● THE TASK: Look in the material below for the line with "All the metal" and the line with "obj.parent = None", then set down exactly those two lines and all lines between, nothing more.

● SOURCE MATERIAL:
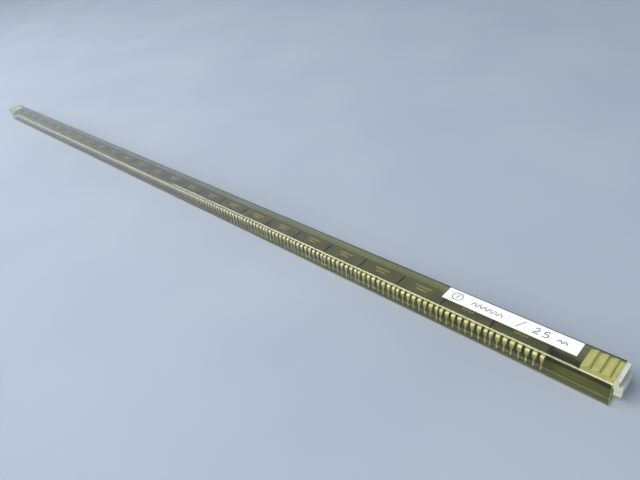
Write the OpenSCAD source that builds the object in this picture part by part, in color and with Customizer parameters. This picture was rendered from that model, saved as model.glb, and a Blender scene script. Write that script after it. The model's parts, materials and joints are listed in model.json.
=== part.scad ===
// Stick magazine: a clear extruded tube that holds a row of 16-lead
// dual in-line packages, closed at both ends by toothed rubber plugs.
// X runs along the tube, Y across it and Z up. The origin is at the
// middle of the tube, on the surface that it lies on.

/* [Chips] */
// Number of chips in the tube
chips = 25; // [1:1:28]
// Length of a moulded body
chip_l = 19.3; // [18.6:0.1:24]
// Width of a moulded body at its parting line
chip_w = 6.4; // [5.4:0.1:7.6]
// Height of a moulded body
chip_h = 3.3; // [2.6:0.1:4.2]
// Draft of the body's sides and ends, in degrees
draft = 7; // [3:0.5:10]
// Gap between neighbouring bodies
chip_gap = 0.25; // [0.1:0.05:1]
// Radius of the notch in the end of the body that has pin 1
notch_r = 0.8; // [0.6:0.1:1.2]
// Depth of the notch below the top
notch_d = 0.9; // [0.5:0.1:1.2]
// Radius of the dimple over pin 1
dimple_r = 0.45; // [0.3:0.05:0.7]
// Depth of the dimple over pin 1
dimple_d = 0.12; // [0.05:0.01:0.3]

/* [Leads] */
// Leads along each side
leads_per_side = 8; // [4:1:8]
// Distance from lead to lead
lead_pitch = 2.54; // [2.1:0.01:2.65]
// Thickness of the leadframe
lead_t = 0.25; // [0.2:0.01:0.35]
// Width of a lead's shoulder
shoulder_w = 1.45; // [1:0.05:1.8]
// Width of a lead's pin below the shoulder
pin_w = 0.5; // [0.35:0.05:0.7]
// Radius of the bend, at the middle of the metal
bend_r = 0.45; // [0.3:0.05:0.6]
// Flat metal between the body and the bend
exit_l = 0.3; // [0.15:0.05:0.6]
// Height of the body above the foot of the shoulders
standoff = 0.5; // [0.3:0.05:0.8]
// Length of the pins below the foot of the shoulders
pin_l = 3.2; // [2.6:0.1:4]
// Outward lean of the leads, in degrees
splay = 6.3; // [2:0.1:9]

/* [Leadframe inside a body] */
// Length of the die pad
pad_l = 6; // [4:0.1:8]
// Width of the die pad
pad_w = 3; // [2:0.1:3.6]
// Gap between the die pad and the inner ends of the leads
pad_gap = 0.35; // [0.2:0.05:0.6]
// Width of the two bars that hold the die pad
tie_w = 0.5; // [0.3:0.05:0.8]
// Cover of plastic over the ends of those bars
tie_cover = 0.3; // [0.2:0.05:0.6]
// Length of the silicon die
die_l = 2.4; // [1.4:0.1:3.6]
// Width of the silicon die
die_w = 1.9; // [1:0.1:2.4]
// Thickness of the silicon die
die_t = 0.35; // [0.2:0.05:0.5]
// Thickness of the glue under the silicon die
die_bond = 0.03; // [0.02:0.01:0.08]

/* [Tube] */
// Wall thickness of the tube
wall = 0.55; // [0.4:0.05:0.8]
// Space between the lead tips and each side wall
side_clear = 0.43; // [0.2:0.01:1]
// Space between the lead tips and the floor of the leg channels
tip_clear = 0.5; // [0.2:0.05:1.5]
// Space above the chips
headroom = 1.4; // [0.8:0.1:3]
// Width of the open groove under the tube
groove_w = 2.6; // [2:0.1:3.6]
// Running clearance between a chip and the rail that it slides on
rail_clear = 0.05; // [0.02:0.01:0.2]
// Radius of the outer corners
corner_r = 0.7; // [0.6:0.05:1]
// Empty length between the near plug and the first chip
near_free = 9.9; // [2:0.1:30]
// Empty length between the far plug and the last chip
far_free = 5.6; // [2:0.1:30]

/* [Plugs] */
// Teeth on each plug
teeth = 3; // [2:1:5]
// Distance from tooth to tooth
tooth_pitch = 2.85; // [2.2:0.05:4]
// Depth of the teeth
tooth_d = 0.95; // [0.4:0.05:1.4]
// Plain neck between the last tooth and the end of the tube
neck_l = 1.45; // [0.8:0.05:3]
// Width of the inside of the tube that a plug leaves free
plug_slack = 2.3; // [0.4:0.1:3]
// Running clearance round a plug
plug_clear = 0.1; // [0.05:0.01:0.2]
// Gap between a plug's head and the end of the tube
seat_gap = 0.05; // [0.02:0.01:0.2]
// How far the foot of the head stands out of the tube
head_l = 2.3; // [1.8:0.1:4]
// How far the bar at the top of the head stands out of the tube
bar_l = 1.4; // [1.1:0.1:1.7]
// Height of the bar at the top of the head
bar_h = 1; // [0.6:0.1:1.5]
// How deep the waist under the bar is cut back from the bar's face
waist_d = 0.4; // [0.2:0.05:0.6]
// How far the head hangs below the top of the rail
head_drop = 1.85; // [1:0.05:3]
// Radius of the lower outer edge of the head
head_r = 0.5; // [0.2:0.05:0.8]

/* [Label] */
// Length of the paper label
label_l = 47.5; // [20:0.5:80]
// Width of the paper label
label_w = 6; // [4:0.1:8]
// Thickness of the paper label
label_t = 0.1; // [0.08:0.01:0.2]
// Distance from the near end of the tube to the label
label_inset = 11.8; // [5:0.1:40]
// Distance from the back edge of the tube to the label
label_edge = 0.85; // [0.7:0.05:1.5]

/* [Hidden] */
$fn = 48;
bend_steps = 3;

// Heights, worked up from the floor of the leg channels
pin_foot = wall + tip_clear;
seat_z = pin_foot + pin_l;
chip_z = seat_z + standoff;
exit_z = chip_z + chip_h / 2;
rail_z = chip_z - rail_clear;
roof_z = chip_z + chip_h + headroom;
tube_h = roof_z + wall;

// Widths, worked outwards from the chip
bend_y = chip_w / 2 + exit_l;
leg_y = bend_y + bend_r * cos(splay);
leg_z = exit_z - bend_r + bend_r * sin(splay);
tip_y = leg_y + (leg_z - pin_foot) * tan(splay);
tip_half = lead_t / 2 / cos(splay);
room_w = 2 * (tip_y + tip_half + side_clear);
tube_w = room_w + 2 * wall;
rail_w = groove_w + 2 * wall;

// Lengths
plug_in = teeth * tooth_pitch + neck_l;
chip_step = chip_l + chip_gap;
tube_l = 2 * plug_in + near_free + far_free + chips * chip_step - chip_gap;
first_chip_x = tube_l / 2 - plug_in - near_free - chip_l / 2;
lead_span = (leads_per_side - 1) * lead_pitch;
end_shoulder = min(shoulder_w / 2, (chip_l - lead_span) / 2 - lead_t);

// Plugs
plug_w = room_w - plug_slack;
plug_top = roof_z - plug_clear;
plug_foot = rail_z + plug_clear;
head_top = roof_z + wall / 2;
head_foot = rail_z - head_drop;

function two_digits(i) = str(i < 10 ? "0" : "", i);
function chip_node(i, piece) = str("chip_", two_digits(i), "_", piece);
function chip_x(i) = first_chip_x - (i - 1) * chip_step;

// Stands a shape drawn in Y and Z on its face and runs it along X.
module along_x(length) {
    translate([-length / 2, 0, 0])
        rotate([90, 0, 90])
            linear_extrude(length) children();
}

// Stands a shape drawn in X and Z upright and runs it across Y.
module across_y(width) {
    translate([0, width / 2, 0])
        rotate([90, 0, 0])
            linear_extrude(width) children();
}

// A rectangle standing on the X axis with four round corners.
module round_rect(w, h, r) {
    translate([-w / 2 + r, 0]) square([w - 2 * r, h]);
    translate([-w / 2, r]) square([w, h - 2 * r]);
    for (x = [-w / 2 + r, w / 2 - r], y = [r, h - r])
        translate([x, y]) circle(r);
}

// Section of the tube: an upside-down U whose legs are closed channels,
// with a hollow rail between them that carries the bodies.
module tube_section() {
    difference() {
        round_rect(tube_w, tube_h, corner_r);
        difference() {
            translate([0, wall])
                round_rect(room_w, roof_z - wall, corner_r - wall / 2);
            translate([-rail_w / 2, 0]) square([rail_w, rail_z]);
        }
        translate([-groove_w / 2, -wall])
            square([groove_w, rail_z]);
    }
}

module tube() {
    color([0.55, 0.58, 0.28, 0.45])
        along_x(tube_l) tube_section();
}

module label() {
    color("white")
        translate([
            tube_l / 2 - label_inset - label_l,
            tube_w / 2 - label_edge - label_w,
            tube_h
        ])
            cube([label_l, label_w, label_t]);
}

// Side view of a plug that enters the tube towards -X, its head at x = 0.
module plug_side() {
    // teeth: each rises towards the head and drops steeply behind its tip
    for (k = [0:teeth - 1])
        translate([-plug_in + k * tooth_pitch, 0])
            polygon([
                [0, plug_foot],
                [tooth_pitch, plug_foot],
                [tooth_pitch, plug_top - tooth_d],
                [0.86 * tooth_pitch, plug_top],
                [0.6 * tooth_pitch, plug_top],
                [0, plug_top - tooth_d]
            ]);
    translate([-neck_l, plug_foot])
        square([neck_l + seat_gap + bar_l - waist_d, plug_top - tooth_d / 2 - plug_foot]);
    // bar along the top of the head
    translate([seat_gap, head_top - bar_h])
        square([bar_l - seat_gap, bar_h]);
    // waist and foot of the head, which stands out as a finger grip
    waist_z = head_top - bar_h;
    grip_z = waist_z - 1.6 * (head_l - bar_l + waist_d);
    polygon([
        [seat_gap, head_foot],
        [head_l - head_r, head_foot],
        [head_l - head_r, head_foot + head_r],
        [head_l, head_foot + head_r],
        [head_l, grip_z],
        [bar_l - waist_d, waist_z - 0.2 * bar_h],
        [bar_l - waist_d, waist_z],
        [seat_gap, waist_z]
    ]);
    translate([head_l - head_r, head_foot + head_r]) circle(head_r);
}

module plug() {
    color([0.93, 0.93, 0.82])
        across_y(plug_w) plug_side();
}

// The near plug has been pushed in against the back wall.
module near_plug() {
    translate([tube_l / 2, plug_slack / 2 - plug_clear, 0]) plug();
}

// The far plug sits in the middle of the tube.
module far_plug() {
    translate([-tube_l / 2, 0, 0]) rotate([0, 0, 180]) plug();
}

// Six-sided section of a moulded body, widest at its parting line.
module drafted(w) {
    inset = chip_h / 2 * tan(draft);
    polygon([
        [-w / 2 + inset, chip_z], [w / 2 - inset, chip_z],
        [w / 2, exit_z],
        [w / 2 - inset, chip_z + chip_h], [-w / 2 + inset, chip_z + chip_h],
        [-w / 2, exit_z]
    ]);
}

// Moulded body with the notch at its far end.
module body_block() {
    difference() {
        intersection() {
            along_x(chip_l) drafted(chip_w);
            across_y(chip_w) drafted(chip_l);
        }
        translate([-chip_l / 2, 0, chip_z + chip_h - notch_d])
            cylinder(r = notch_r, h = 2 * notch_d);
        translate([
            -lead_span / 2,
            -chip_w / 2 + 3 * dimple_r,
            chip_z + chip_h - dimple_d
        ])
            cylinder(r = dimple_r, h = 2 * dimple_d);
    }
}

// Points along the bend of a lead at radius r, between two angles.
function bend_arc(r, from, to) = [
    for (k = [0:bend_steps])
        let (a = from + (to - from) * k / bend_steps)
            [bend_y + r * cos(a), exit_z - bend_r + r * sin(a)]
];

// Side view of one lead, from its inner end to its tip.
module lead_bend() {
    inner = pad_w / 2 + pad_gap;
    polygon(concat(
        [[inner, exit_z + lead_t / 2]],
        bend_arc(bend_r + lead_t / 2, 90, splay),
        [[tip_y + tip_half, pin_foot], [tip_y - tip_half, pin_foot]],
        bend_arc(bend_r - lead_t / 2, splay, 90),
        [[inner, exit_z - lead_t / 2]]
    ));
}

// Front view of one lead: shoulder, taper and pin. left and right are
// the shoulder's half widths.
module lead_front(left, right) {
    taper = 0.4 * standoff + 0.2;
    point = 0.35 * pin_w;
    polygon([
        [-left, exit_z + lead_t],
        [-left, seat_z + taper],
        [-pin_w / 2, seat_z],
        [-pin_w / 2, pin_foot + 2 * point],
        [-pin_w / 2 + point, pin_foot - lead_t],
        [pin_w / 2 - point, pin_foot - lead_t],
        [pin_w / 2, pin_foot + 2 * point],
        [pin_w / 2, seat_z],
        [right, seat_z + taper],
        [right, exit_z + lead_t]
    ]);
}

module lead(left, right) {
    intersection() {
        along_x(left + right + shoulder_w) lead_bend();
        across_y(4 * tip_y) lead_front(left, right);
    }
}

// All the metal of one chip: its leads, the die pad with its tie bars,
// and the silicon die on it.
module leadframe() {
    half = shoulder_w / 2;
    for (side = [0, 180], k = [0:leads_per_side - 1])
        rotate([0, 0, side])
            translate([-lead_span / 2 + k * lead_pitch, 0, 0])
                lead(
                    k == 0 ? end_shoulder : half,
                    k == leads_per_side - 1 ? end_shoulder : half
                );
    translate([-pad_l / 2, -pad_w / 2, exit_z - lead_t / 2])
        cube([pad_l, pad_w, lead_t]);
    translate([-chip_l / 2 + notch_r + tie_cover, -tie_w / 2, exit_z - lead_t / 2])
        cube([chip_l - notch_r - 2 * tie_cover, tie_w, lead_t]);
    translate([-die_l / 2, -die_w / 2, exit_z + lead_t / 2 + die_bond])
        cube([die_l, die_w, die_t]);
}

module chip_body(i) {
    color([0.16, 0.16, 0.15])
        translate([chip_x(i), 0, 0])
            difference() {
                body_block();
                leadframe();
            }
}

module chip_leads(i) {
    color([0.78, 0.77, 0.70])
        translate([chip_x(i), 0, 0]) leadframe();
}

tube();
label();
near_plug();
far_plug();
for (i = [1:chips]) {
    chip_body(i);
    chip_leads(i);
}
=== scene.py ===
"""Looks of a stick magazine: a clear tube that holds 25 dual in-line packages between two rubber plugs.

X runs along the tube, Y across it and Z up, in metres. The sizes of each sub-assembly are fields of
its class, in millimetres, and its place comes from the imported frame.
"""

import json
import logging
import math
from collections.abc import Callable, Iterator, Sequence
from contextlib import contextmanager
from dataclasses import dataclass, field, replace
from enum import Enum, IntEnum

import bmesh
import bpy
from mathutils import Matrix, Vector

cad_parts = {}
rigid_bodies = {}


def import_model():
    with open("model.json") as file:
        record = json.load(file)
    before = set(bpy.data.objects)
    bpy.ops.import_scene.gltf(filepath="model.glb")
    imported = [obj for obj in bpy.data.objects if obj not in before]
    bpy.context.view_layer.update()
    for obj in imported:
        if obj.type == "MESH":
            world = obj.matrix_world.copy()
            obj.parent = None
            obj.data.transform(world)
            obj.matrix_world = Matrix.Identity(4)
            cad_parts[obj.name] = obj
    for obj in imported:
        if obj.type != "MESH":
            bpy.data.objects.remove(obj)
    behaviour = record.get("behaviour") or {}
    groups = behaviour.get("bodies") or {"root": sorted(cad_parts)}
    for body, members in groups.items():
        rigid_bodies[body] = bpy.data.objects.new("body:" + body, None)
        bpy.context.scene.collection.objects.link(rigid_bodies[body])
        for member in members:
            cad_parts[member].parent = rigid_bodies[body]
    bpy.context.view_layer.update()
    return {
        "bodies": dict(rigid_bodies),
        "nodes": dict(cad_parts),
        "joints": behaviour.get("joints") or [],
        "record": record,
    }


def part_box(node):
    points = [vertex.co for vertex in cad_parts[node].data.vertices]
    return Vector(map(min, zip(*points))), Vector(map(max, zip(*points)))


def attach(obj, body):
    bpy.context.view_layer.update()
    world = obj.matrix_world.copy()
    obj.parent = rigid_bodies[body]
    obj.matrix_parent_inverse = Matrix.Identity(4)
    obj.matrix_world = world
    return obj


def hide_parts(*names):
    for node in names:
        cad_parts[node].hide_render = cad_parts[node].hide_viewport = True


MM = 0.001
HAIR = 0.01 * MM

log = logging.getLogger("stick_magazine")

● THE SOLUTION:
// All the metal of one chip: its leads, the die pad with its tie bars,
// and the silicon die on it.
module leadframe() {
    half = shoulder_w / 2;
    for (side = [0, 180], k = [0:leads_per_side - 1])
        rotate([0, 0, side])
            translate([-lead_span / 2 + k * lead_pitch, 0, 0])
                lead(
                    k == 0 ? end_shoulder : half,
                    k == leads_per_side - 1 ? end_shoulder : half
                );
    translate([-pad_l / 2, -pad_w / 2, exit_z - lead_t / 2])
        cube([pad_l, pad_w, lead_t]);
    translate([-chip_l / 2 + notch_r + tie_cover, -tie_w / 2, exit_z - lead_t / 2])
        cube([chip_l - notch_r - 2 * tie_cover, tie_w, lead_t]);
    translate([-die_l / 2, -die_w / 2, exit_z + lead_t / 2 + die_bond])
        cube([die_l, die_w, die_t]);
}

module chip_body(i) {
    color([0.16, 0.16, 0.15])
        translate([chip_x(i), 0, 0])
            difference() {
                body_block();
                leadframe();
            }
}

module chip_leads(i) {
    color([0.78, 0.77, 0.70])
        translate([chip_x(i), 0, 0]) leadframe();
}

tube();
label();
near_plug();
far_plug();
for (i = [1:chips]) {
    chip_body(i);
    chip_leads(i);
}
=== scene.py ===
"""Looks of a stick magazine: a clear tube that holds 25 dual in-line packages between two rubber plugs.

X runs along the tube, Y across it and Z up, in metres. The sizes of each sub-assembly are fields of
its class, in millimetres, and its place comes from the imported frame.
"""

import json
import logging
import math
from collections.abc import Callable, Iterator, Sequence
from contextlib import contextmanager
from dataclasses import dataclass, field, replace
from enum import Enum, IntEnum

import bmesh
import bpy
from mathutils import Matrix, Vector

cad_parts = {}
rigid_bodies = {}


def import_model():
    with open("model.json") as file:
        record = json.load(file)
    before = set(bpy.data.objects)
    bpy.ops.import_scene.gltf(filepath="model.glb")
    imported = [obj for obj in bpy.data.objects if obj not in before]
    bpy.context.view_layer.update()
    for obj in imported:
        if obj.type == "MESH":
            world = obj.matrix_world.copy()
            obj.parent = None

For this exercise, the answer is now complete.